- WHAT THE EXERCISE ASKS: Every line below should be repeated exactly.

- TASK DATA:
++++++++++

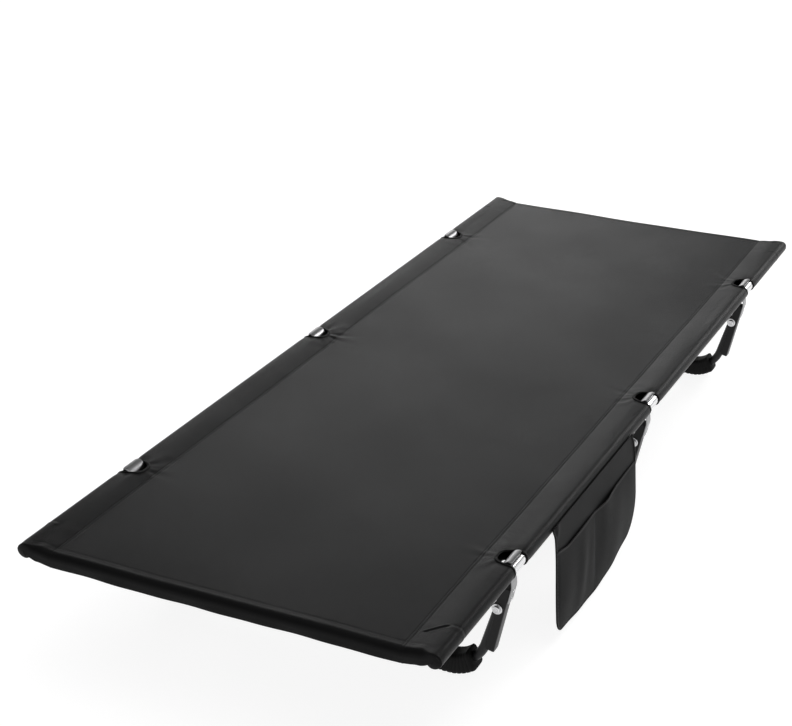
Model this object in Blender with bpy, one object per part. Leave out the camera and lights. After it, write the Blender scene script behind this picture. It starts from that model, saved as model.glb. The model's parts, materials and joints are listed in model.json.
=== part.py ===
"""Low folding camp cot: a fabric bed on two sectioned side rails, held up and
stretched by three bent bow legs with over-centre hook levers, and a hanging side pocket.

Metres, +Z up, +Y along the bed.  The origin is at floor level, in the middle of the
whole object's box.
"""
import math

import bmesh
import bpy

# Bed and rails
LENGTH = 1.90                 # over the two padded rail tips
RAIL_SPAN = 0.688             # between the two rail centre lines
RAIL_HEIGHT = 0.213           # rail centre line above the floor
RAIL_R = 0.010
RAIL_WALL = 0.0012
RAIL_SECTIONS = 4
CAP_FLANGE = 0.003
CAP_SPIGOT = 0.016
RAIL_FERRULE_LENGTH = 0.090
FERRULE_WALL = 0.0012
CORD_R = 0.0018
GAP = 0.0003                  # kept between touching pieces
RAIL_SIDES = 20
FERRULE_SIDES = 12
BOW_SIDES = 10
SMALL_SIDES = 8

# Fabric
CLOTH = 0.0015
SLEEVE_TOP = math.radians(96)         # where the sleeve leaves the rail's top
SLEEVE_TANGENT = math.radians(-110.4) # where the sleeve leaves the rail's underside
SEAM_SINK = 0.005             # seam and flat sheet under the sleeve's top
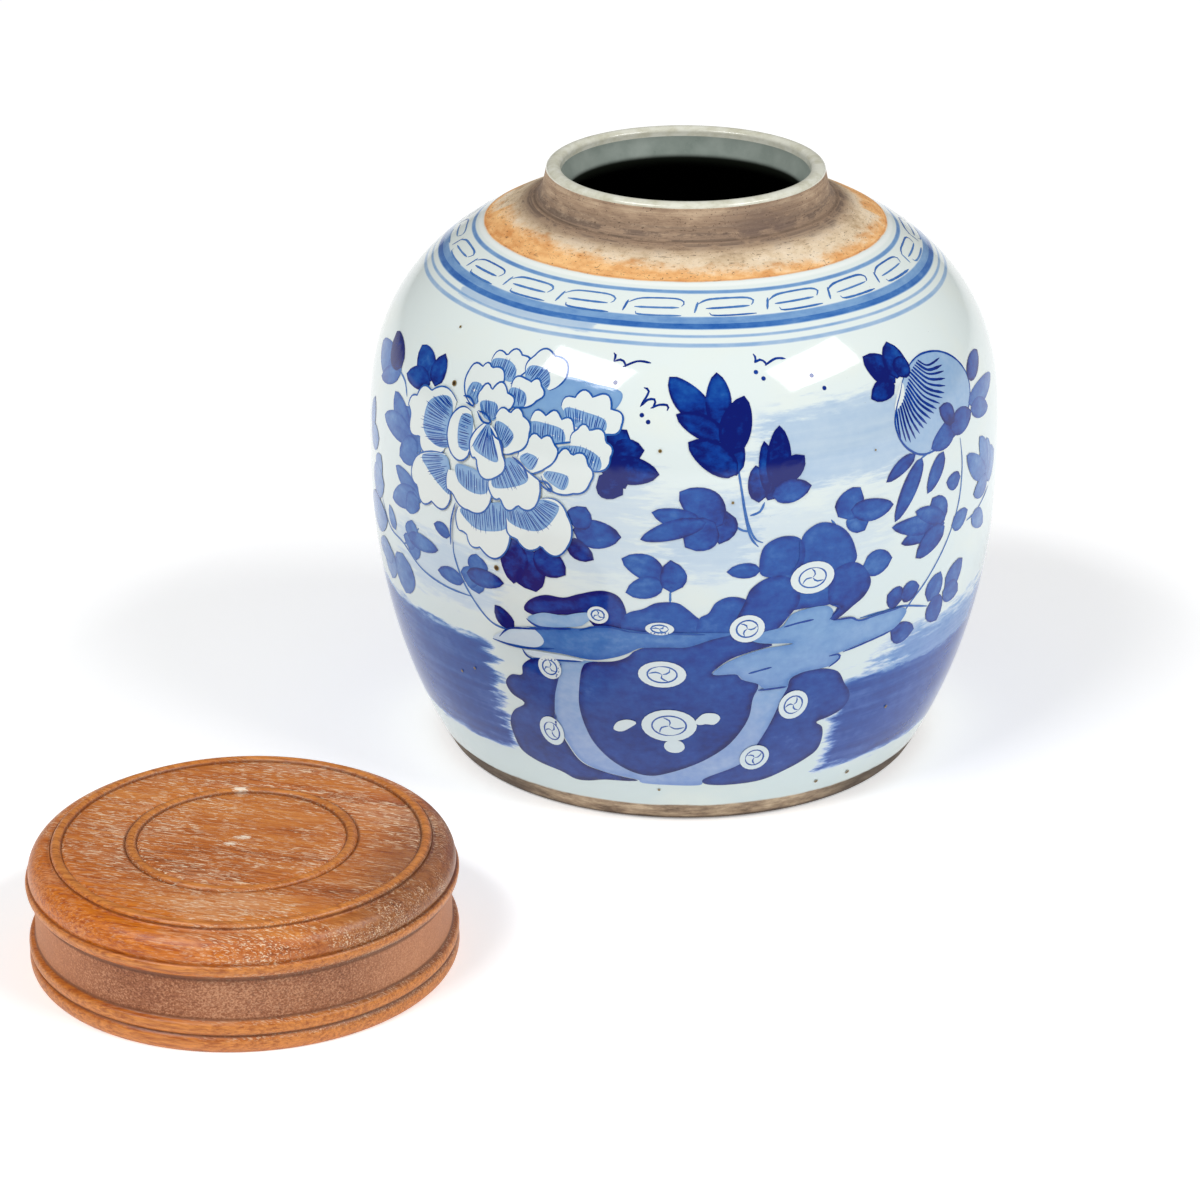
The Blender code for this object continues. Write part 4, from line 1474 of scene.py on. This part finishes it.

++++++++++

- FULL ANSWER:
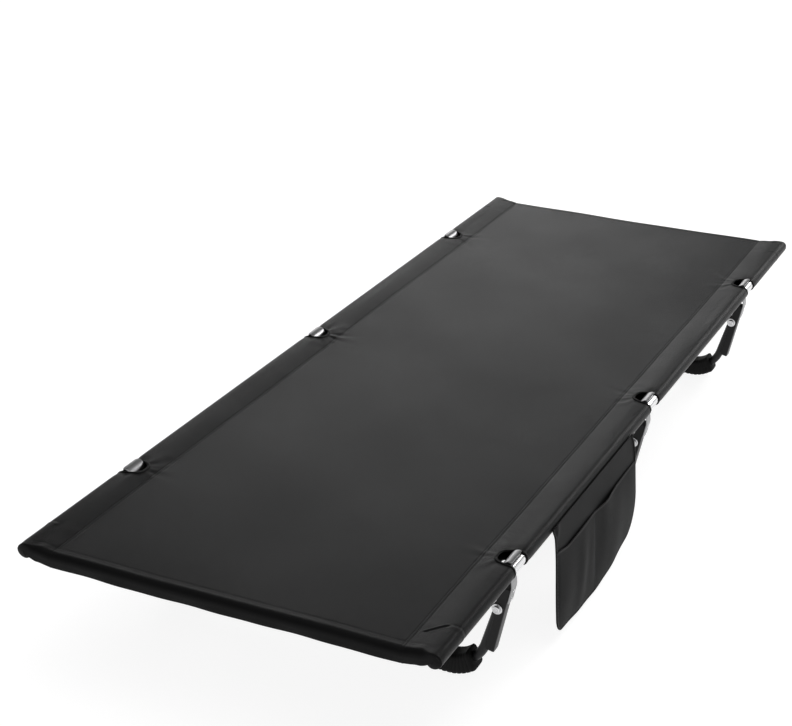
Model this object in Blender with bpy, one object per part. Leave out the camera and lights. After it, write the Blender scene script behind this picture. It starts from that model, saved as model.glb. The model's parts, materials and joints are listed in model.json.
=== part.py ===
"""Low folding camp cot: a fabric bed on two sectioned side rails, held up and
stretched by three bent bow legs with over-centre hook levers, and a hanging side pocket.

Metres, +Z up, +Y along the bed.  The origin is at floor level, in the middle of the
whole object's box.
"""
import math

import bmesh
import bpy

# Bed and rails
LENGTH = 1.90                 # over the two padded rail tips
RAIL_SPAN = 0.688             # between the two rail centre lines
RAIL_HEIGHT = 0.213           # rail centre line above the floor
RAIL_R = 0.010
RAIL_WALL = 0.0012
RAIL_SECTIONS = 4
CAP_FLANGE = 0.003
CAP_SPIGOT = 0.016
RAIL_FERRULE_LENGTH = 0.090
FERRULE_WALL = 0.0012
CORD_R = 0.0018
GAP = 0.0003                  # kept between touching pieces
RAIL_SIDES = 20
FERRULE_SIDES = 12
BOW_SIDES = 10
SMALL_SIDES = 8

# Fabric
CLOTH = 0.0015
SLEEVE_TOP = math.radians(96)         # where the sleeve leaves the rail's top
SLEEVE_TANGENT = math.radians(-110.4) # where the sleeve leaves the rail's underside
SEAM_SINK = 0.005             # seam and flat sheet under the sleeve's top
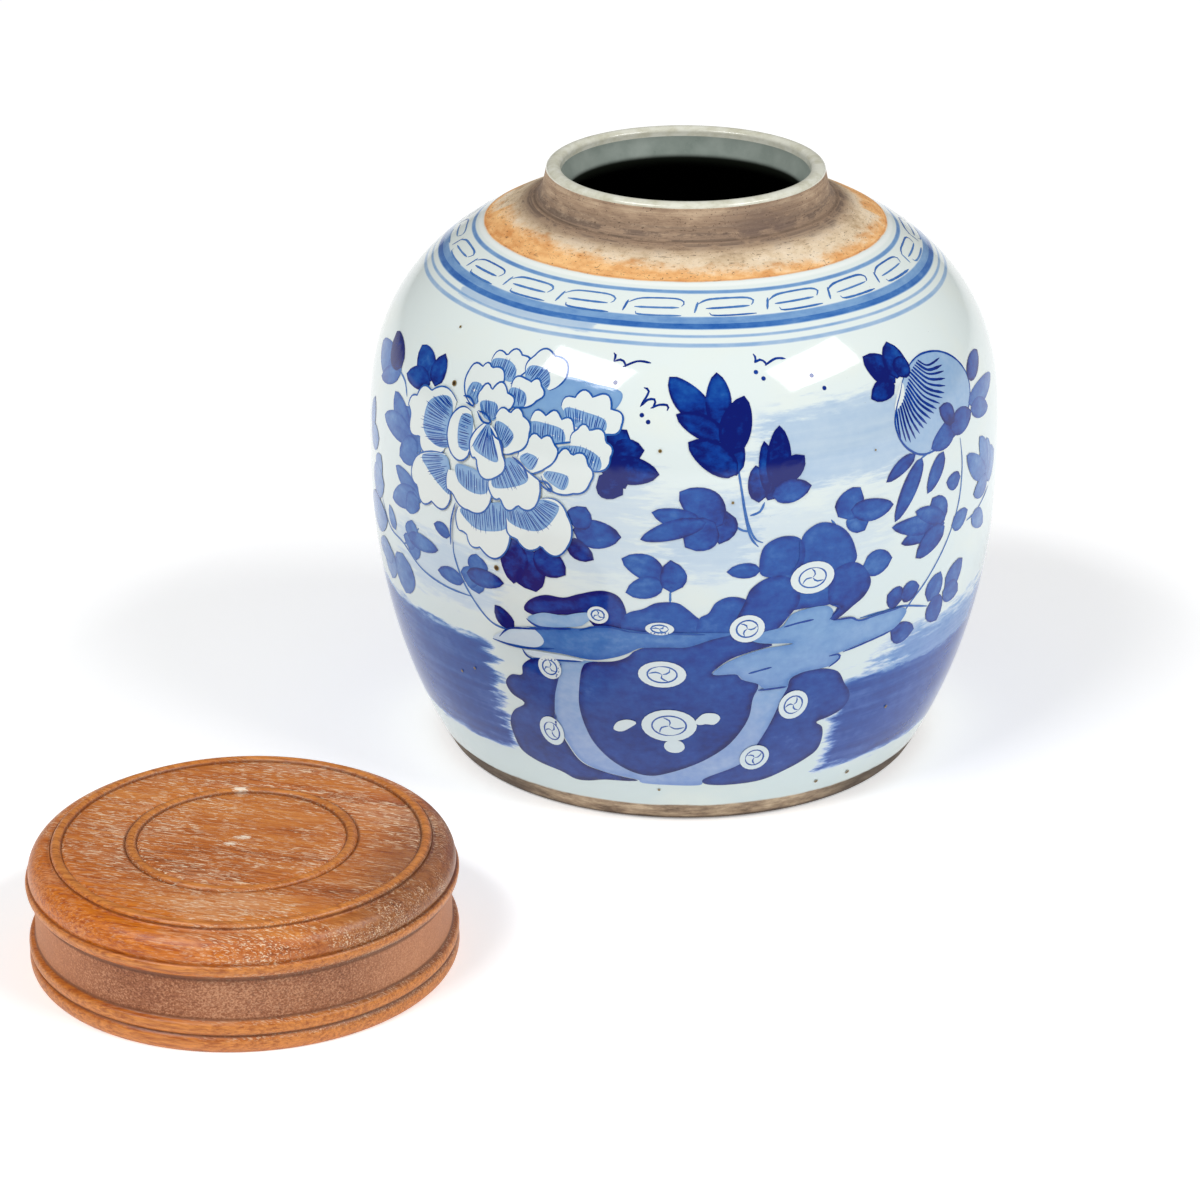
The Blender code for this object continues. Write part 4, from line 1474 of scene.py on. This part finishes it.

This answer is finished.